I'm also increasing leaning toward a multi-part system, one which rates:

1. Overall favorability.

2. Any flaggable aspects. Ultimately, "ToS" is probably the best bucket, comprising spam, harassment, illegal activity, NSFW/NSFL content (or improperly labeled same), etc.

3. A truth or validity rating. Likeley rolled up in #2. But worth mentioning separately.

4. Long-term author reputation.

There's also the general problem associated with Gresham's Law, which I'm increasingly convinced is a general and quite serious challenge to market-based and popularity-based systems. Assessment of complex products, including especialy information products, is difficult, which is to say, expensive.
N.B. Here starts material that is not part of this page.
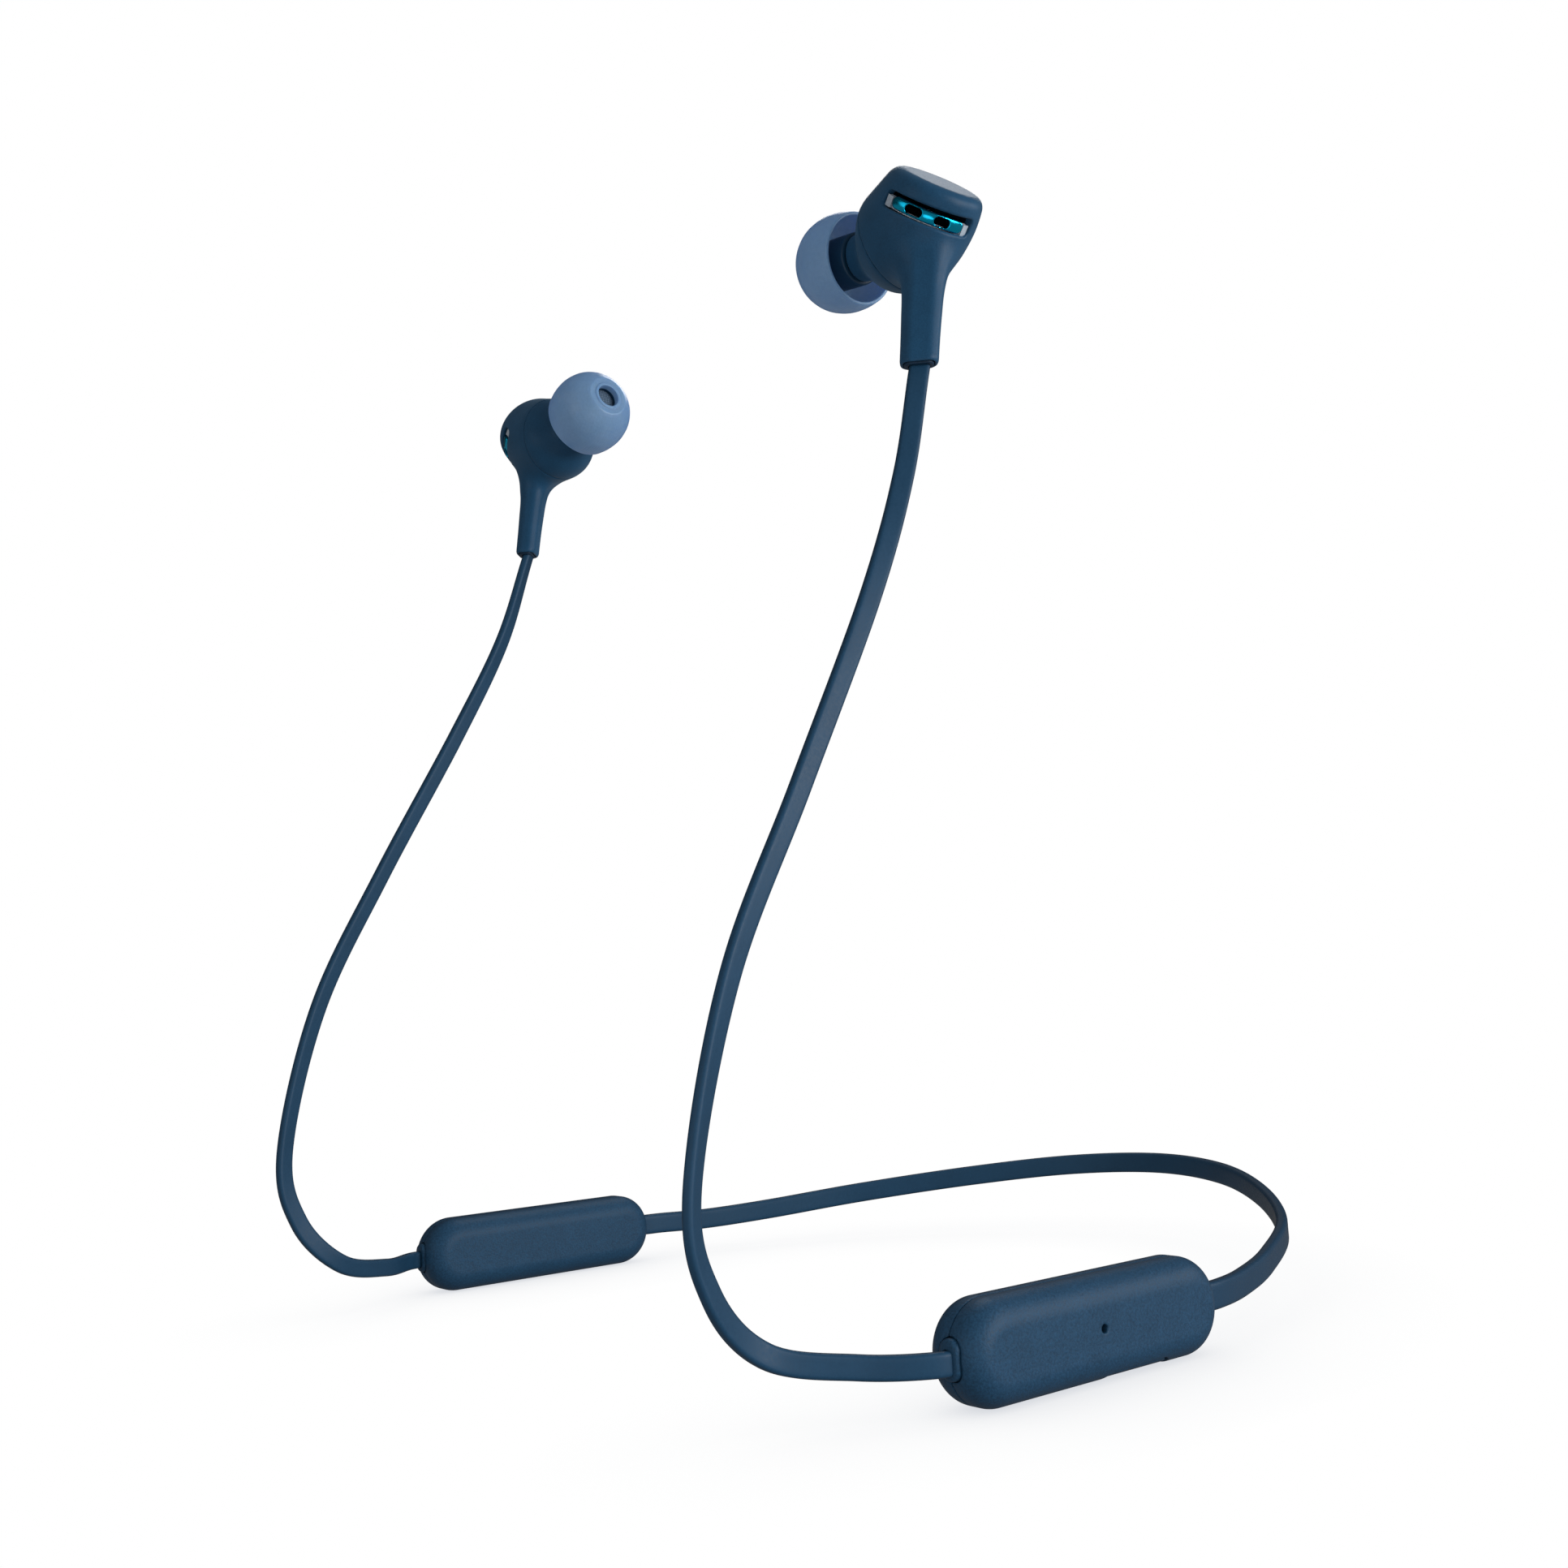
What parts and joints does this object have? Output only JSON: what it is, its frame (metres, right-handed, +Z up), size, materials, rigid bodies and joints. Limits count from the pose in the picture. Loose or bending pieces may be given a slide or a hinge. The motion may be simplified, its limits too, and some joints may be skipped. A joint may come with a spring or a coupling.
{
  "type": "neckband earphones",
  "caption": "Wireless neckband earphones: flat-cable neck loop, slim oval pendant units, flat ear cables and angled in-ear earbuds with stems and silicone eartips.",
  "frame": {"origin": "middle of the resting plane under the two pendant units, half way between the fronts of the ear cables and the back of the neck cable", "axes": "+Z up, away from the surface the units stand on; the wearer faces -Y; +X is towards the wearer's left"},
  "size_m": [0.1112, 0.1216, 0.1302],
  "materials": {
    "navy_shell": "fine satin moulding texture",
    "cable_rubber": "smooth matte",
    "dark_rubber": "matte",
    "teal_bar": "anodised, satin",
    "tip_silicone": "translucent, soft sheen",
    "tip_core": "smooth",
    "steel": "satin",
    "circuit_board": "solder mask",
    "contact_gold": "plated",
    "film": "thin moulded film",
    "magnet": "nickel plated",
    "cell_foil": "foil pouch",
    "foam": "open foam",
    "lamp_lens": "clear, frosted face",
    "screen_mesh": "woven screen"
  },
  "bodies": {
    "neck_cable": {"neck_cable": "cable_rubber"},
    "left_unit": {"left_neck_cable": "cable_rubber", "left_front_boot": "dark_rubber", "left_rear_boot": "dark_rubber", "left_unit_outer_half": "navy_shell", "left_unit_inner_half": "navy_shell", "left_main_board": "circuit_board", "radio_shield": "steel", "microphone": "contact_gold", "microphone_gasket": "foam", "status_lamp_lens": "lamp_lens", "switch_strip": "contact_gold", "usb_socket": "steel", "usb_contact_tongue": "dark_rubber"},
    "right_unit": {"right_neck_cable": "cable_rubber", "right_front_boot": "dark_rubber", "right_rear_boot": "dark_rubber", "right_unit_outer_half": "navy_shell", "right_unit_inner_half": "navy_shell", "battery": "cell_foil", "battery_guard_board": "circuit_board", "battery_pad": "foam"},
    "left_ear_cable_lower": {"left_ear_cable_lower": "cable_rubber"},
    "left_ear_cable_upper": {"left_ear_cable_upper": "cable_rubber"},
    "left_earbud": {"left_rear_housing": "navy_shell", "left_front_housing": "navy_shell", "left_duct_trim": "teal_bar", "left_duct_plate": "steel", "left_driver_frame": "dark_rubber", "left_driver_magnet": "magnet", "left_driver_diaphragm": "film", "left_nozzle_mesh": "screen_mesh", "left_clasp_magnet": "magnet", "left_strain_relief": "dark_rubber"},
    "left_eartip": {"left_eartip_dome": "tip_silicone", "left_eartip_sleeve": "tip_core"},
    "right_ear_cable_lower": {"right_ear_cable_lower": "cable_rubber"},
    "right_ear_cable_upper": {"right_ear_cable_upper": "cable_rubber"},
    "right_earbud": {"right_rear_housing": "navy_shell", "right_front_housing": "navy_shell", "right_duct_trim": "teal_bar", "right_duct_plate": "steel", "right_driver_frame": "dark_rubber", "right_driver_magnet": "magnet", "right_driver_diaphragm": "film", "right_nozzle_mesh": "screen_mesh", "right_clasp_magnet": "magnet", "right_strain_relief": "dark_rubber"},
    "right_eartip": {"right_eartip_dome": "tip_silicone", "right_eartip_sleeve": "tip_core"},
    "volume_up_button": {"volume_up_button": "navy_shell"},
    "play_button": {"play_button": "navy_shell"},
    "volume_down_button": {"volume_down_button": "navy_shell"},
    "power_button": {"power_button": "navy_shell"},
    "usb_cover": {"usb_cover": "dark_rubber"}
  },
  "joints": [
    {"name": "left_neck_flex", "type": "hinge", "parent": "neck_cable", "child": "left_unit", "pos_m": [0.0393, 0.0342, 0.00695], "axis": [0, 0, 1], "range_deg": [-6, 28]},
    {"name": "left_cable_swing", "type": "hinge", "parent": "left_unit", "child": "left_ear_cable_lower", "pos_m": [0.0523, -0.0387, 0.00475], "axis": [0, 0, -1], "range_deg": [-15, 15]},
    {"name": "left_cable_bend", "type": "hinge", "parent": "left_ear_cable_lower", "child": "left_ear_cable_upper", "pos_m": [0.0456, -0.0454, 0.05795], "axis": [0, 0.8767, -0.481], "range_deg": [-10, 35]},
    {"name": "left_earbud_tilt", "type": "hinge", "parent": "left_ear_cable_upper", "child": "left_earbud", "pos_m": [0.04237, -0.0228, 0.10515], "axis": [-0.7071, -0.7071, 0], "range_deg": [-35, 35]},
    {"name": "left_eartip_pull", "type": "slide", "parent": "left_earbud", "child": "left_eartip", "axis": [-0.9853, -0.017, 0.17], "range_m": [0, 0.008]},
    {"name": "right_neck_flex", "type": "hinge", "parent": "neck_cable", "child": "right_unit", "pos_m": [-0.0393, 0.0342, 0.00695], "axis": [0, 0, -1], "range_deg": [-6, 28]},
    {"name": "right_cable_swing", "type": "hinge", "parent": "right_unit", "child": "right_ear_cable_lower", "pos_m": [-0.0523, -0.0387, 0.00475], "axis": [0, 0, 1], "range_deg": [-15, 15]},
    {"name": "right_cable_bend", "type": "hinge", "parent": "right_ear_cable_lower", "child": "right_ear_cable_upper", "pos_m": [-0.0456, -0.0454, 0.05795], "axis": [0.305, -0.838, 0.4525], "range_deg": [-10, 35]},
    {"name": "right_earbud_tilt", "type": "hinge", "parent": "right_ear_cable_upper", "child": "right_earbud", "pos_m": [-0.04237, -0.0228, 0.10515], "axis": [-0.7071, 0.7071, 0], "range_deg": [-35, 35]},
    {"name": "right_eartip_pull", "type": "slide", "parent": "right_earbud", "child": "right_eartip", "axis": [0.9853, -0.017, 0.17], "range_m": [0, 0.008]},
    {"name": "volume_up_press", "type": "slide", "parent": "left_unit", "child": "volume_up_button", "axis": [1, 0, 0], "range_m": [0, 0.0002]},
    {"name": "play_press", "type": "slide", "parent": "left_unit", "child": "play_button", "axis": [1, 0, 0], "range_m": [0, 0.0002]},
    {"name": "volume_down_press", "type": "slide", "parent": "left_unit", "child": "volume_down_button", "axis": [1, 0, 0], "range_m": [0, 0.0002]},
    {"name": "power_press", "type": "slide", "parent": "left_unit", "child": "power_button", "axis": [1, 0, 0], "range_m": [0, 0.0002]},
    {"name": "usb_cover_flip", "type": "hinge", "parent": "left_unit", "child": "usb_cover", "pos_m": [0.0527, -0.0087, 0.0001], "axis": [1, 0, 0], "range_deg": [0, 95]}
  ]
}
I'm increasingly in favour of presenting newer / unrated content to subsets of the total audience, and increasing its reach as positive approval rolls in. This seems like a behavior HN's "New" page could benefit from. Decrease the exposure for any one rater, but spread ratings over more submissions, for longer.
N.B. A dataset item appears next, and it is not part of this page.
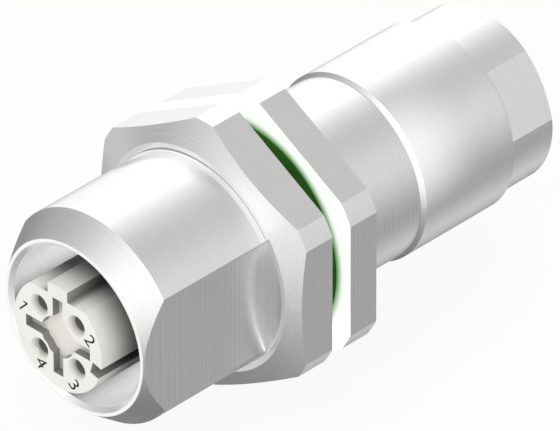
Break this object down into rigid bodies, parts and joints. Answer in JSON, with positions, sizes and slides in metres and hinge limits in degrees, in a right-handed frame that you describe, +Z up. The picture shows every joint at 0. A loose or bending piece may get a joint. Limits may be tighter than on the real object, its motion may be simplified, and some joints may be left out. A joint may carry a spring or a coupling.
{
  "type": "circular sensor connector",
  "caption": "Round metal panel feed-through socket: a coded contact insert in a threaded hexagon-flange shell, a panel nut and seal in front, and a cable clamp behind.",
  "frame": {"origin": "on the connector's axis, in the plane of the hexagon flange's panel face", "axes": "-Y along the axis towards the plug side, +Y towards the cable, +Z up with two flats of the flange's hexagon upright"},
  "size_m": [0.0192, 0.0415, 0.0212],
  "materials": {
    "nickel_plate": "nickel plated, fine turned",
    "seal_rubber": "smooth moulded",
    "insert_plastic": "matt moulded",
    "lock_plastic": "matt moulded",
    "cage_plastic": "matt moulded",
    "black_rubber": "smooth moulded",
    "contact_gold": "gold plated, turned",
    "spring_bronze": "bright rolled strip"
  },
  "bodies": {
    "shell": {"front_shell": "nickel_plate", "panel_seal": "seal_rubber", "contact_insert": "insert_plastic", "insert_base": "insert_plastic", "insert_seal": "black_rubber", "contact_holder": "insert_plastic", "contact_lock": "lock_plastic", "retaining_ring": "nickel_plate", "contact_1": "contact_gold", "contact_2": "contact_gold", "contact_3": "contact_gold", "contact_4": "contact_gold", "barrel": "nickel_plate", "barrel_seal": "black_rubber", "shield_iris": "spring_bronze", "shield_ring": "nickel_plate", "cable_seal": "black_rubber"},
    "panel_nut": {"panel_nut": "nickel_plate"},
    "clamp": {"thrust_ring": "lock_plastic", "clamp_cage": "cage_plastic"},
    "clamp_nut": {"clamp_nut": "nickel_plate"}
  },
  "joints": [
    {"name": "panel_nut_travel", "type": "slide", "parent": "shell", "child": "panel_nut", "axis": [0, -1, 0], "range_m": [-0.00025, 0.0095]},
    {"name": "clamp_travel", "type": "slide", "parent": "shell", "child": "clamp", "axis": [0, 1, 0], "range_m": [0, 0.003]},
    {"name": "clamp_nut_turn", "type": "hinge", "parent": "clamp", "child": "clamp_nut", "pos_m": [0, 0.0188, 0], "axis": [0, 1, 0], "range_deg": [0, 1080]}
  ],
  "couplings": [
    {"joint": "clamp_travel", "follows": "clamp_nut_turn", "m_per_rad": 0.00015915}
  ]
}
And there are other problems. Limiting individuals to a single vote (or negating the negative effects of vote gaming) is key. Watching the watchmen. Regression toward mean intelligence / content. The "evaporative cooling" effect (http://blog.bumblebeelabs.com/social-software-sundays-2-the-...).

fahadalie · on July 9, 2015

The most important criteria for sorting should be the 'engagement'.

dredmorbius · on July 9, 2015

That's a useful element to consider, and I do favour implicit ranking inputs, but "best" requires you know your goal. What are you selecting for?